When combined, these reports answer this set of critical business performance questions;

  • The income statement answers – “Does my business model generate a profit?”
  • The balance sheet answers – “What’s the return on my investment of time, money and entrepreneurial risk?”
  • The statement of cash flows answers – “Is my business converting its profits into actual cash?”

Taken together, the three financial statements help business owners know where they are on the path toward building a sustainable and profitable business.

That means making friends with your numbers helps you know what to look for when in conversations with your business about your business. They aren’t there to judge you for what you did or didn’t do well or not. They’re only there to help you make better decisions—and what business owner doesn’t want to do that?

Key Ideas

  1. Ask your accountant or bookkeeper to generate the three financial statements and review them with you. Ask plenty of questions.
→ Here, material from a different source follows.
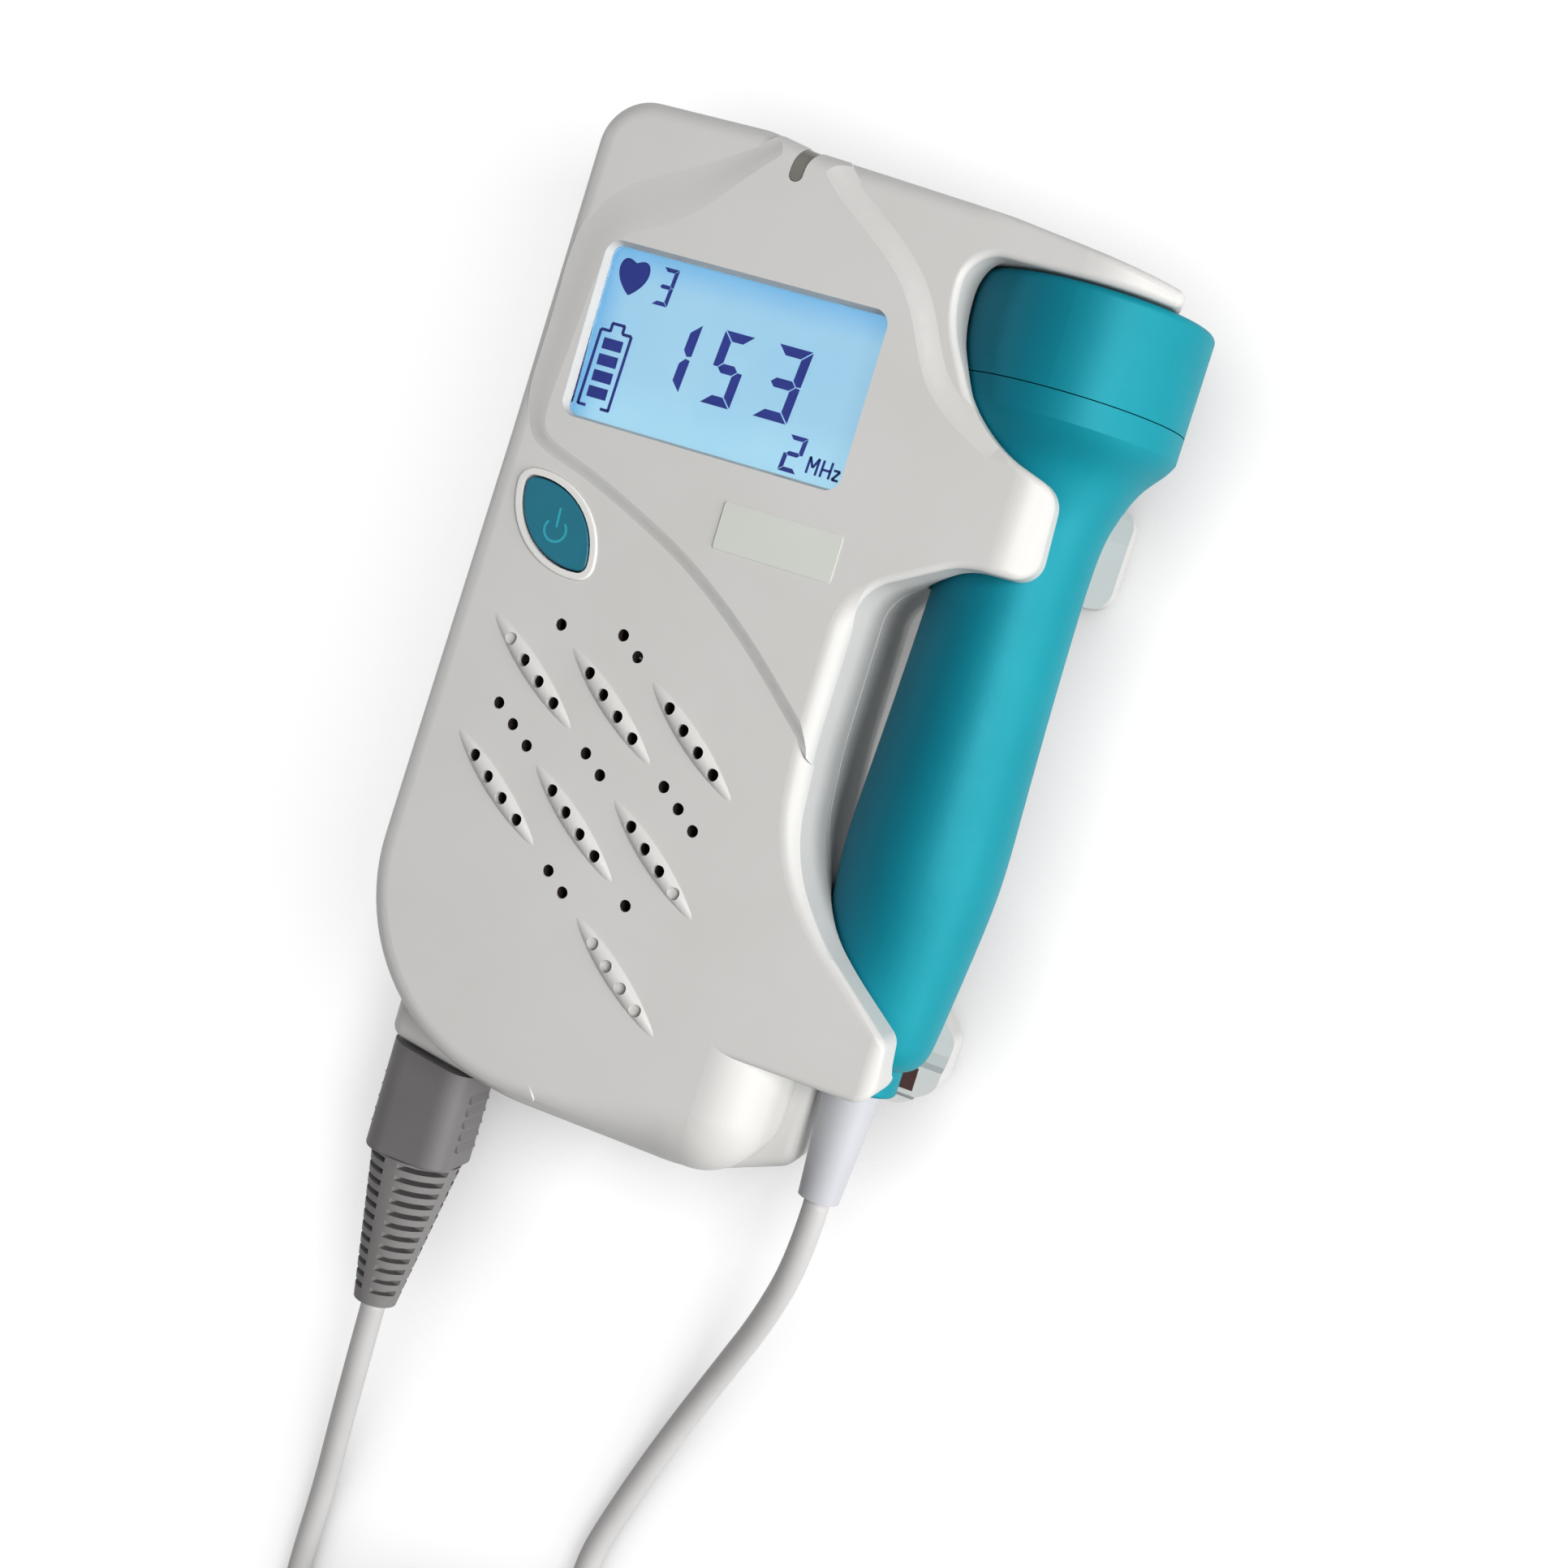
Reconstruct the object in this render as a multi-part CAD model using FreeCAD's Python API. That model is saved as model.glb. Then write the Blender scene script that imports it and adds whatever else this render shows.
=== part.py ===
"""Fetal doppler monitor: a handheld case with a holder for its probe, lying on its back.

Frame: +X is the probe side, +Y the top end, +Z out of the front face.  The origin is the
middle of the flat back of the case body.  All sizes are in millimetres.
"""
import FreeCAD, Part
import math
import os

V = FreeCAD.Vector
PLUS_X = V(1, 0, 0)
PLUS_Y = V(0, 1, 0)
PLUS_Z = V(0, 0, 1)

# ---------------------------------------------------------------- driving dimensions
# case
case_depth = 35.0            # back face to the raised band of the front face
band_height = 0.8            # the raised band over the rest of the front face
parting_z = 18.0             # height of the line between front and rear shell
wall = 2.2
case_top = 67.6
left_top_x = -25.9           # the left side leans out a little towards the bottom
left_mid_x = -26.7
left_mid_y = 20.0
left_low_x = -29.2
front_bottom = -68.1
top_corner = 7.0
low_corner = 28.0
edge_round = 1.0             # rounding of the front edges on the probe's side and in its holder
soft_round = 2.8             # rounding of the front edges along the left side and the top
back_round = 2.0             # rounding of the back edges
seam_bevel = 0.2             # bevel on both shells where they meet
top_dip = 1.4                # step down of the top edge beside the indicator
dip_start_x = -2.5
dip_end_x = 5.0
arm_root_x = 39.0            # where the wide part of the upper arm ends
arm_root_y = 63.3
arm_tip_x = 56.2
arm_tip_y = 61.2
arm_lean = 0.25              # the arm's tip leans back, in X for each Z
arm_lean_z = 27.0            # from this height down
socket_x = 28.9              # left rim of the socket for the probe's head
socket_top = 58.9
socket_low = 50.1
jaw_slope_x = 36.8
jaw_slope_y = 36.4
jaw_right = 49.5             # front finger over the probe's neck
jaw_top = 32.2
jaw_low = 19.9
jaw_crown = 7.0              # radius of the finger's end, as it curves back
recess_x = 28.3              # wall of the finger recess beside the handle
recess_slope_x = 40.0        # the recess's upper end slopes up to the finger
recess_slope_drop = 6.9
recess_bend = -9.0
lower_bend_x = 29.6          # the recess's lower end turns outwards
lower_bend_y = -23.5
lower_slope_x = 37.2
lower_slope_y = -33.0
lower_jaw_right = 50.0
lower_jaw_top = -42.9
lower_jaw_low = -51.8
lower_crown = 3.0
bulge_right = 35.8           # front shell below the lower jaw
bulge_bottom = -70.2
bulge_round = 9.0
rear_finger_right = 55.8     # rear fingers reach further than the front ones
rear_tip_right = 54.1
rear_bottom = -73.5
rear_left = -25.9
rear_left_y = -70.5          # the lower end is cut back towards its two corners
rear_right = 39.0
rear_right_y = -67.4
rear_shoulder = 2.0          # rounding between the parting line and the rear end
rear_back_round = 2.0

# probe
probe_x = 43.7
probe_z = 17.2
probe_top = 58.6
head_r = 16.4
head_low = 41.0
head_round = 1.0
face_rim = 3.8               # width of the cap's rim round the face
seam_y = 44.5
neck_r = 10.2
handle_r = 11.2
tail_r = 6.0
tail_top = -49.0
tail_low = -53.2
sleeve_r = 4.15
sleeve_end_r = 3.0
sleeve_low = -70.3
probe_wall = 2.2
pocket_gap = 0.4             # room between the probe and its holder
cavity_low = -49.0           # lower end of the main hollow
crystal_t = 0.75
backing_t = 5.25
probe_board_low = -34.0
probe_board_high = 24.0
probe_face_t = 2.4
probe_lip_t = 3.0            # of the cap, round the face

# screen, from the pane down to the circuit board
screen_x = 0.95
screen_y = 36.15
screen_w = 40.2
screen_h = 23.6
screen_bevel = 0.4
screen_depth = 1.8           # window surface below the raised band
pane_lip = 0.7               # the pane stands this far proud of its flange
flange_t = 0.7
flange_w = 2.1               # the flange reaches this far past the pane
lcd_margin = 1.5
lcd_t = 2.0
light_t = 2.6
board_t = 1.6
stack_gap = 0.1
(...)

Remember when learning your business’ language – numbers – the only dumb question is the one you don’t ask.
  2. Set a monthly or at most, quarterly appointment with your accountant and trusted advisors to review your business’ performance starting with a thorough review and conversation about the three financial statements described here.
  3. When reviewing the numbers of your business, start asking yourself and others in the business the why’s and how’s of the numbers. How did the numbers happen? What do the numbers mean relative to our overall goals and objectives this year?
  4. Don’t review the three financial statements alone. At the very least, review them with your accountant or someone who is conversant with the three foundational reports. Consider that each time you review them, you are becoming more fluent in speaking the numbers of your business.
  5. Keep this SBOM section handy and available for your frequent review while you’re gaining greater fluency and comfort with your business’ numbers. After a while, it will be second nature to you, but in the beginning use this section as a friendly reminder tool as you use these three report tools.